Task brief:
Print out every line, exactly as written.

□ □ □ □ □ □ □

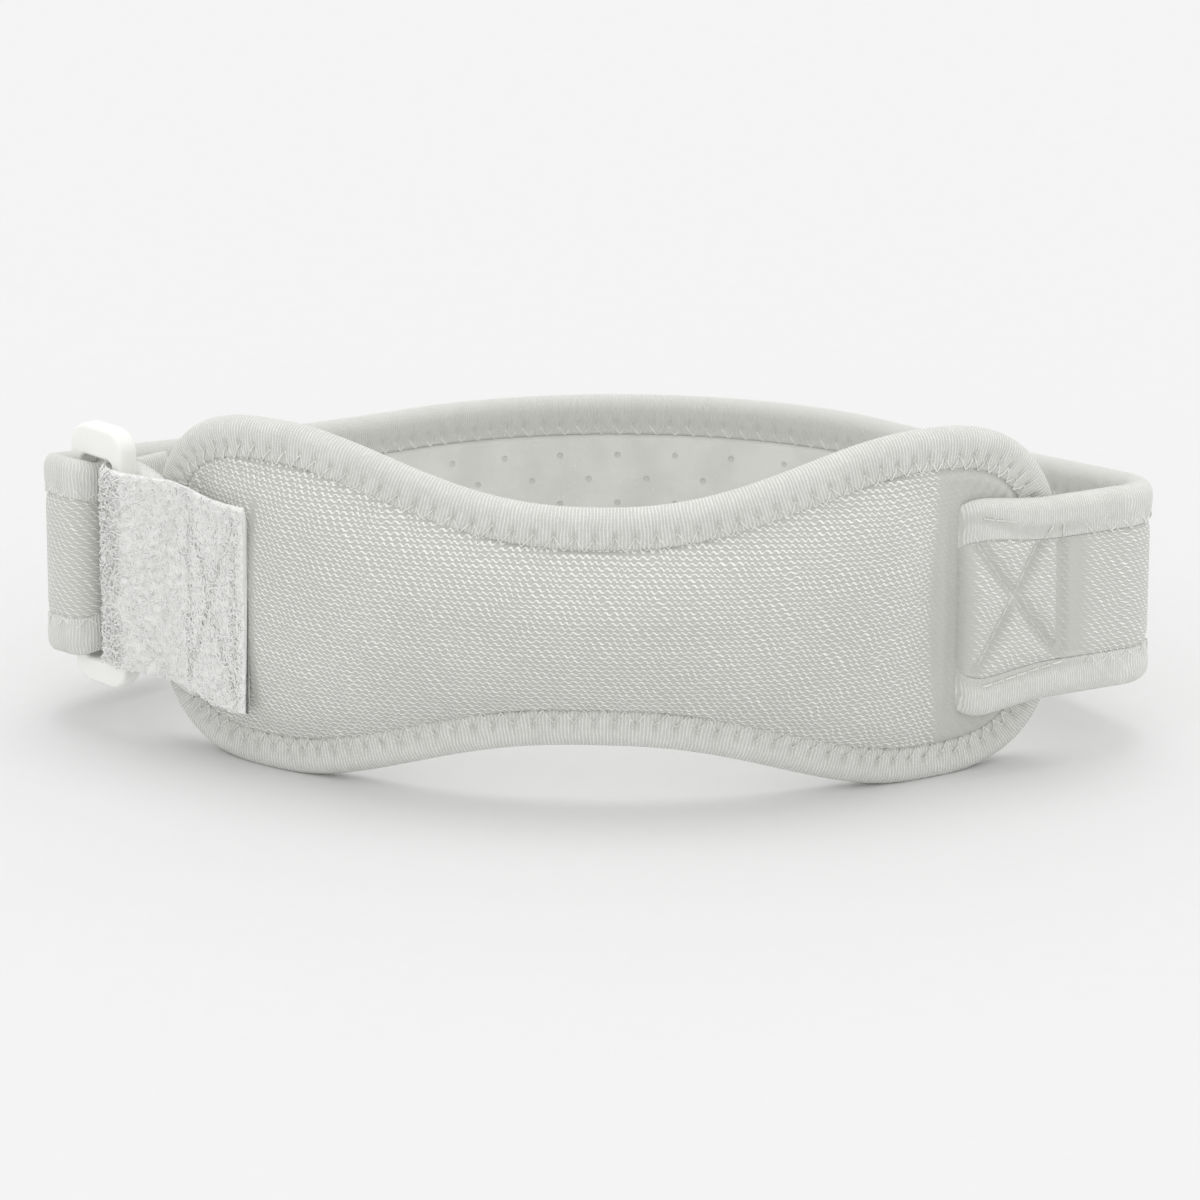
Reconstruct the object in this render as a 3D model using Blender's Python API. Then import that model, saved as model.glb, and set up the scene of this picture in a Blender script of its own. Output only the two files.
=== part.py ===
"""Patella strap: a padded dog-bone pad with an adjustable strap closed into a loop.

Every cloth piece is laid out flat first, by distance along the loop, height and
thickness, and then carried on to the loop's plan path. The whole loop leans back a
little, so that it stands on the pad's two lower lobes and the strap's rear edge.
Metres, +Z up, the pad faces -Y.
"""
import math

import bmesh
import bpy
import numpy as np
from mathutils import Vector

# general clearances
GAP = 0.0003

# the pad, measured flat: half length, height and dog-bone outline
PAD_HALF_LENGTH = 0.0765
PAD_LOBE_AT = 0.0510
PAD_MIDDLE_HEIGHT = 0.0284
PAD_LOBE_HALF = 0.0284
PAD_WAIST_HALF = 0.0190
PAD_WAIST_POWER = 1.2
PAD_END_ROUNDNESS = 2.8
PAD_MARGIN_HALF = 0.0014
PAD_BULGE_FRONT = 0.0062
PAD_BULGE_BACK = 0.0018
PADDING_RIGHT_END = 0.0550
PADDING_LEFT_END = 0.0640
PADDING_RIGHT_BOW = 0.0030
PADDING_RAMP = 0.0110
PAD_STATIONS = 80
PAD_LINE_REACH = 0.92
PAD_LOOP_SHARES = (0.0, 0.10, 0.24, 0.45, 0.72)

# the knit tape that binds the pad and both edges of the strap
BINDING_WIDTH = 0.0064
PAD_BINDING_HALF = 0.0025
BINDING_SINK = 0.0012
SEAM_EASE = 0.0002
BINDING_LIP_SHARE = 0.92
BINDING_FULL_FROM = 0.24
BINDING_FULL_TO = 0.86
BINDING_BROW = (0.07, 0.68)

# the pad's plan path, read from its middle to each end
PAD_RIGHT_RADIUS = 0.0980
PAD_LEFT_RADIUS = 0.1040
PAD_RIGHT_TURN = math.radians(30.0)
PAD_LEFT_TURN = math.radians(42.0)

# the strap
STRAP_WIDTH = 0.0326
STRAP_SEWN_WIDTH = 0.0356
STRAP_MIDDLE_HEIGHT = 0.0283
STRAP_HALF = 0.0017
STRAP_EDGE_HALF = 0.0012
STRAP_EDGE_RAMP = 0.0020
STRAP_LAYER_SPLIT = 0.0003
STRAP_BINDING_HALF = 0.0023
STRAP_FOLD_SHARE = 0.62
STRAP_SEWN_SHARE = 0.85
SEWN_LENGTH = 0.0160
SEWN_FLAT_LENGTH = 0.0120
SEWN_EASE = 0.0080
FOLD_EASE = 0.0060
STRAP_START = 0.0565
STRAP_FRONT_RUN = 0.0276
RIGHT_TIP_RADIUS = 0.0070
LEFT_TIP_RADIUS = 0.0066
RIGHT_BACK_HEADING = math.radians(130.0)
LEFT_BACK_HEADING = math.radians(224.0)
BACK_RADIUS = 0.0540
FRONT_TO_BAR = 0.0010
TAIL_LEAD = 0.0017
TAIL_CORNER_RADIUS = 0.0018
TAIL_RUN = 0.0140
REAR_DROOP = 0.0084
REAR_DROOP_POWER = 1.15
RING_RISE = 0.0014
RING_RISE_RUN = 0.0108
TAIL_DROOP = 0.0044
TAIL_DROOP_RUN = 0.0120

# the rectangular ring
RING_AT = 0.0766
RING_WIDTH = 0.0120
RING_HEIGHT = 0.0424
RING_THICKNESS = 0.0036
RING_SIDE_BAR = 0.0023
RING_TOP_BAR = 0.0050
RING_LOW_BAR = 0.0041
RING_CORNER = 0.0036
RING_SLOT_CORNER = 0.0013
RING_MIDDLE_HEIGHT = 0.0302
RING_EDGE = 0.0009
RING_EDGE_CUT = 0.0003

# the fuzzy closure tape
TAPE_HALF = 0.0006
TAPE_WIDTH = 0.0324
TAPE_FREE_WIDTH = 0.0337
TAPE_SEWN_HEIGHT = 0.0263
TAPE_RING_HEIGHT = 0.0297
TAPE_FREE_HEIGHT = 0.02725
TAPE_FREE_END = 0.0536
TAPE_SEWN_END = 0.0655
TAPE_SEWN_LEAD = 0.0040
TAPE_SETTLE_FROM = 0.0012
TAPE_SETTLE_TO = 0.0105
TAPE_REST_SHARE = 0.80

# the stance
LEAN = math.radians(2.5)
FLATTENED = 0.0006

# how far apart the strap's cross-sections are on each run of its path, in order
RUN_STEPS = (0.0060, 0.0030, 0.0085, 0.0085, 0.0085, 0.0030, 0.0030, 0.0020, 0.0030, 0.0016, 0.0070)


def smooth(share):
    """Ease from 0 to 1 with level ends."""
    share = min(max(share, 0.0), 1.0)
    return share * share * (3.0 - 2.0 * share)


class Track:
    """A plan path of straight and bent runs, read by the distance along it."""

    def __init__(self, start, heading, runs):
        self.runs = []
        x, y = start
        begin = 0.0
        for length, turn in runs:
            self.runs.append((begin, length, turn, x, y, heading))
            x, y, heading = self.step(x, y, heading, length, turn, length)
            begin += length
        self.length = begin

    @staticmethod
    def step(x, y, heading, length, turn, along):
        """Move along one run from its start."""
        if abs(turn) < 1e-9:
            return x + along * math.cos(heading), y + along * math.sin(heading), heading
        radius = length / turn
        after = heading + along / radius
        x += radius * (math.sin(after) - math.sin(heading))
        y += radius * (math.cos(heading) - math.cos(after))
        return x, y, after

    def at(self, distance):
        """Give the plan position and heading at a distance."""
        for begin, length, turn, x, y, heading in reversed(self.runs):
            if distance >= begin - 1e-12:
                break
        return self.step(x, y, heading, length, turn, distance - begin)

    def place(self, distance, offset):
        """Give the plan position a little outward of the path."""
        x, y, heading = self.at(distance)
        return x + offset * math.sin(heading), y - offset * math.cos(heading)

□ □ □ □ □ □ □

Answer for this exercise:
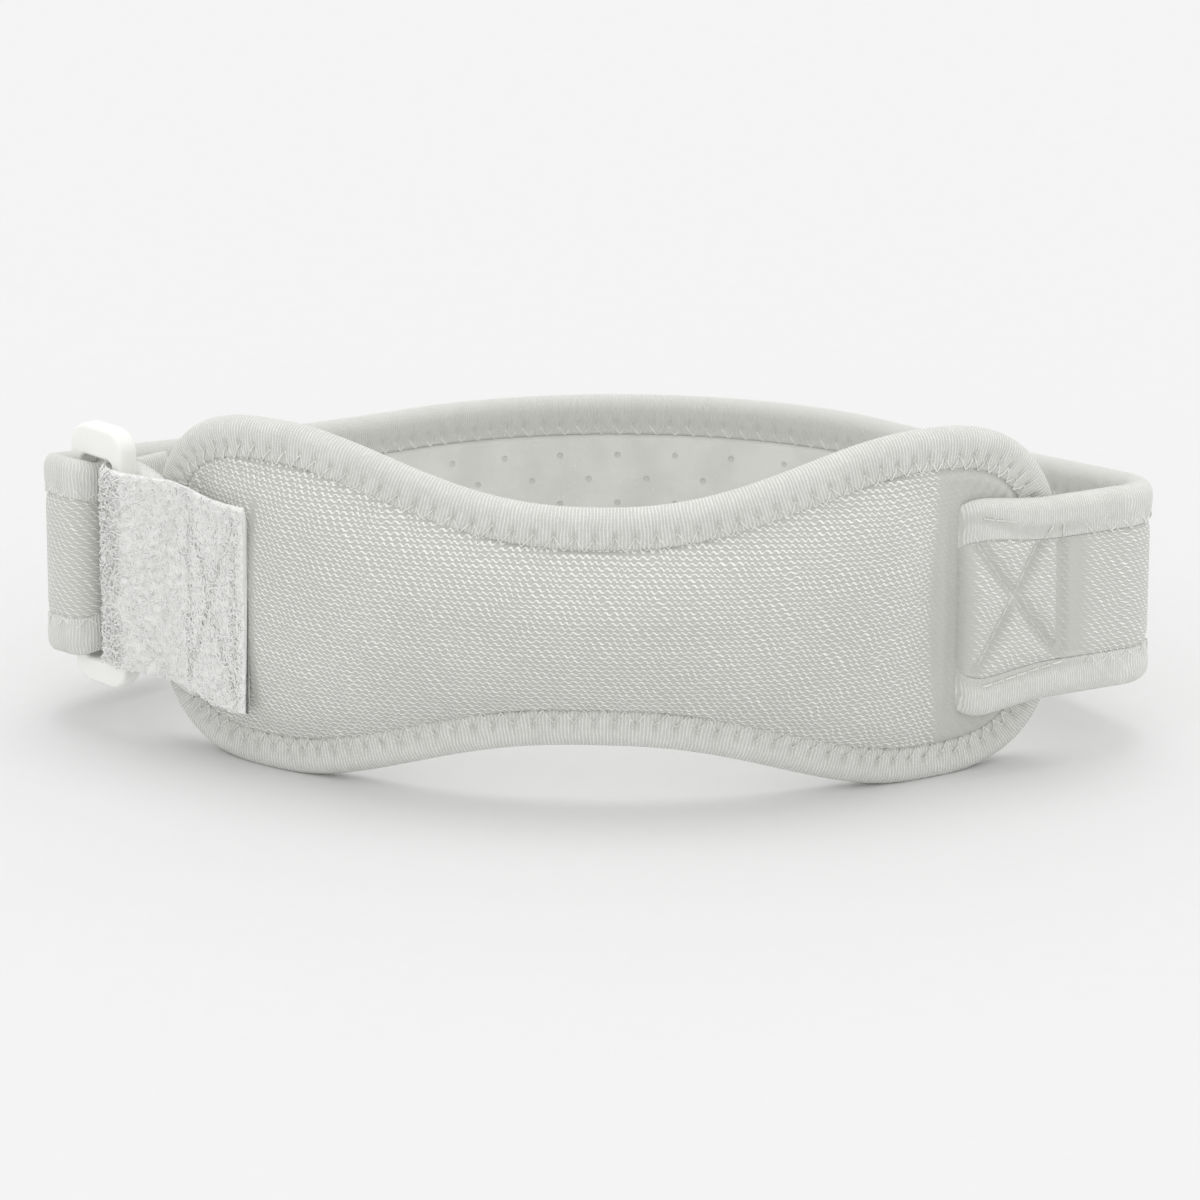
Reconstruct the object in this render as a 3D model using Blender's Python API. Then import that model, saved as model.glb, and set up the scene of this picture in a Blender script of its own. Output only the two files.
=== part.py ===
"""Patella strap: a padded dog-bone pad with an adjustable strap closed into a loop.

Every cloth piece is laid out flat first, by distance along the loop, height and
thickness, and then carried on to the loop's plan path. The whole loop leans back a
little, so that it stands on the pad's two lower lobes and the strap's rear edge.
Metres, +Z up, the pad faces -Y.
"""
import math

import bmesh
import bpy
import numpy as np
from mathutils import Vector

# general clearances
GAP = 0.0003

# the pad, measured flat: half length, height and dog-bone outline
PAD_HALF_LENGTH = 0.0765
PAD_LOBE_AT = 0.0510
PAD_MIDDLE_HEIGHT = 0.0284
PAD_LOBE_HALF = 0.0284
PAD_WAIST_HALF = 0.0190
PAD_WAIST_POWER = 1.2
PAD_END_ROUNDNESS = 2.8
PAD_MARGIN_HALF = 0.0014
PAD_BULGE_FRONT = 0.0062
PAD_BULGE_BACK = 0.0018
PADDING_RIGHT_END = 0.0550
PADDING_LEFT_END = 0.0640
PADDING_RIGHT_BOW = 0.0030
PADDING_RAMP = 0.0110
PAD_STATIONS = 80
PAD_LINE_REACH = 0.92
PAD_LOOP_SHARES = (0.0, 0.10, 0.24, 0.45, 0.72)

# the knit tape that binds the pad and both edges of the strap
BINDING_WIDTH = 0.0064
PAD_BINDING_HALF = 0.0025
BINDING_SINK = 0.0012
SEAM_EASE = 0.0002
BINDING_LIP_SHARE = 0.92
BINDING_FULL_FROM = 0.24
BINDING_FULL_TO = 0.86
BINDING_BROW = (0.07, 0.68)

# the pad's plan path, read from its middle to each end
PAD_RIGHT_RADIUS = 0.0980
PAD_LEFT_RADIUS = 0.1040
PAD_RIGHT_TURN = math.radians(30.0)
PAD_LEFT_TURN = math.radians(42.0)

# the strap
STRAP_WIDTH = 0.0326
STRAP_SEWN_WIDTH = 0.0356
STRAP_MIDDLE_HEIGHT = 0.0283
STRAP_HALF = 0.0017
STRAP_EDGE_HALF = 0.0012
STRAP_EDGE_RAMP = 0.0020
STRAP_LAYER_SPLIT = 0.0003
STRAP_BINDING_HALF = 0.0023
STRAP_FOLD_SHARE = 0.62
STRAP_SEWN_SHARE = 0.85
SEWN_LENGTH = 0.0160
SEWN_FLAT_LENGTH = 0.0120
SEWN_EASE = 0.0080
FOLD_EASE = 0.0060
STRAP_START = 0.0565
STRAP_FRONT_RUN = 0.0276
RIGHT_TIP_RADIUS = 0.0070
LEFT_TIP_RADIUS = 0.0066
RIGHT_BACK_HEADING = math.radians(130.0)
LEFT_BACK_HEADING = math.radians(224.0)
BACK_RADIUS = 0.0540
FRONT_TO_BAR = 0.0010
TAIL_LEAD = 0.0017
TAIL_CORNER_RADIUS = 0.0018
TAIL_RUN = 0.0140
REAR_DROOP = 0.0084
REAR_DROOP_POWER = 1.15
RING_RISE = 0.0014
RING_RISE_RUN = 0.0108
TAIL_DROOP = 0.0044
TAIL_DROOP_RUN = 0.0120

# the rectangular ring
RING_AT = 0.0766
RING_WIDTH = 0.0120
RING_HEIGHT = 0.0424
RING_THICKNESS = 0.0036
RING_SIDE_BAR = 0.0023
RING_TOP_BAR = 0.0050
RING_LOW_BAR = 0.0041
RING_CORNER = 0.0036
RING_SLOT_CORNER = 0.0013
RING_MIDDLE_HEIGHT = 0.0302
RING_EDGE = 0.0009
RING_EDGE_CUT = 0.0003

# the fuzzy closure tape
TAPE_HALF = 0.0006
TAPE_WIDTH = 0.0324
TAPE_FREE_WIDTH = 0.0337
TAPE_SEWN_HEIGHT = 0.0263
TAPE_RING_HEIGHT = 0.0297
TAPE_FREE_HEIGHT = 0.02725
TAPE_FREE_END = 0.0536
TAPE_SEWN_END = 0.0655
TAPE_SEWN_LEAD = 0.0040
TAPE_SETTLE_FROM = 0.0012
TAPE_SETTLE_TO = 0.0105
TAPE_REST_SHARE = 0.80

# the stance
LEAN = math.radians(2.5)
FLATTENED = 0.0006

# how far apart the strap's cross-sections are on each run of its path, in order
RUN_STEPS = (0.0060, 0.0030, 0.0085, 0.0085, 0.0085, 0.0030, 0.0030, 0.0020, 0.0030, 0.0016, 0.0070)


def smooth(share):
    """Ease from 0 to 1 with level ends."""
    share = min(max(share, 0.0), 1.0)
    return share * share * (3.0 - 2.0 * share)


class Track:
    """A plan path of straight and bent runs, read by the distance along it."""

    def __init__(self, start, heading, runs):
        self.runs = []
        x, y = start
        begin = 0.0
        for length, turn in runs:
            self.runs.append((begin, length, turn, x, y, heading))
            x, y, heading = self.step(x, y, heading, length, turn, length)
            begin += length
        self.length = begin

    @staticmethod
    def step(x, y, heading, length, turn, along):
        """Move along one run from its start."""
        if abs(turn) < 1e-9:
            return x + along * math.cos(heading), y + along * math.sin(heading), heading
        radius = length / turn
        after = heading + along / radius
        x += radius * (math.sin(after) - math.sin(heading))
        y += radius * (math.cos(heading) - math.cos(after))
        return x, y, after

    def at(self, distance):
        """Give the plan position and heading at a distance."""
        for begin, length, turn, x, y, heading in reversed(self.runs):
            if distance >= begin - 1e-12:
                break
        return self.step(x, y, heading, length, turn, distance - begin)

    def place(self, distance, offset):
        """Give the plan position a little outward of the path."""
        x, y, heading = self.at(distance)
        return x + offset * math.sin(heading), y - offset * math.cos(heading)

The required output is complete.